だが、ここでもまたJALが立ちはだかる。モスクワと東京を結ぶ直行便は、アエロフロート・ロシア航空とJALが成田-モスクワ線を運航している。両社は昨年11月に包括提携を結んだ。ロシアで頼れるもう1つのエアライン・S7航空はJALと同じワンワールドに加盟している。オーストラリアと同様に、ロシアもまたJALの牙城なのだ。林氏は「いまのところパートナーにできる相手がいない」とため息をつく。

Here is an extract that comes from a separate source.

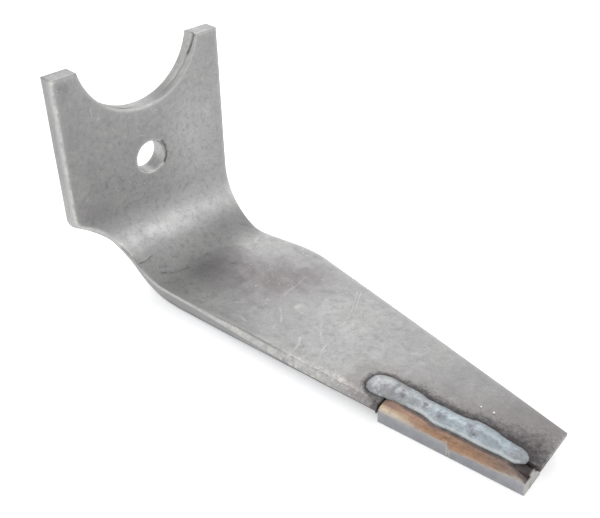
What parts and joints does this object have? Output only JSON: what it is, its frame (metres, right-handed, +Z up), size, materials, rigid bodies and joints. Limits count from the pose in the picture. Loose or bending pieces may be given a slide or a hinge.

ANAは2022年の売上高2兆4500億円の中期計画を掲げる(2019年3月期の売上高計画は2兆0400億円)。中計を達成するには、JALとの直接対決が避けられない。JALはバンガロール路線の開設発表と同日に、これまで週4便だった成田―モスクワ間を毎日運航へ増便することも発表している。JALもANAに防戦一方ではなく、ファイティングポーズをとっている。

そんな中で、「確実な路線から展開している」(林氏)というパース・チェンナイ路線がつまずいてしまっては、その後の路線展開に水を差してしまう。 両路線がANAの成長を占う試金石となることは間違いない。